Lo que he comprobado en las pocas veces que he hablado en público de este libro es que hemos viajado más de lo que decimos. Nos hemos arriesgado continuamente, y la hemos librado. Hay tanta energía en esos recorridos como recuerdos. Estamos todas listas para dar el salto. No hay mensaje. No hay creencia. No hay instrucción. Hay, si hay algo, complicidad. Ven, vayamos, se puede. Se ha hecho antes; se volverá a hacer ahora. Creemos las condiciones que hagan posible los desplazamientos nuevos

Frente a la violencia y la precariedad, ¿qué posibilidades de transformación y resistencia abre la escritura para ti, especialmente en contextos donde el cuerpo y la autonomía femenina están tan amenazados

¿Qué queda del otro lado de la violencia? El cuidado. Ejercer el cuidado en sus múltiples y cambiantes formas (yo he dicho, por ejemplo, que la investigación es la forma de cuidado que requiere toda escritura) hace mella en la violencia.

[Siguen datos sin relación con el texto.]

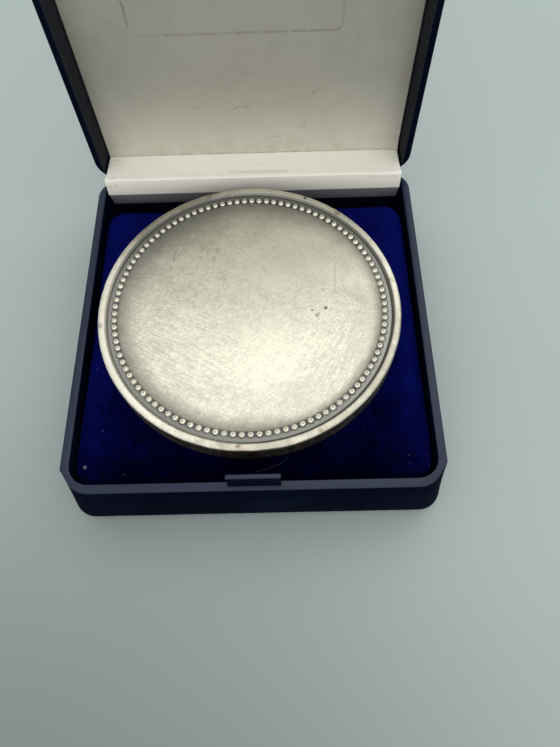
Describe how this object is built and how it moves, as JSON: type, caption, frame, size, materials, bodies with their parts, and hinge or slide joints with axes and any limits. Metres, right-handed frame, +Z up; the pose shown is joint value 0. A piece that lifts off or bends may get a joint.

El cuidado por los propios y los próximos, el cuidado por la casa y la tierra, el agua, el sueño, lo que vendrá. El cuidado que podemos brindar y el que podemos aceptar no solo como personas sino en tanto comunidades.

Finalmente, en tu experiencia, ¿qué papel tiene el lenguaje y la forma narrativa para crear esa experiencia compartida que “le pase algo a un cuerpo que no es el mío”, como mencionaste?

Lo que la escritura brinda de manera particular a la conversación pública es el énfasis sobre lo concreto. Otras disciplinas o prácticas hacen otras cosas, con distintos niveles de abstracción, pero la escritura apela a nuestros sistema de percepción gracias a su habilidad para manejar los aspectos más concretos del lenguaje. Por eso cuando leemos algo, en realidad olemos y vemos, tocamos, estamos ahí, en los proverbiales zapatos de otro, que es otro cuerpo.

Este proceso de transmigración o de magia, este milagro vivo, es lo que la escritura puede hacer, en sus mejores momentos. Y no es poca cosa.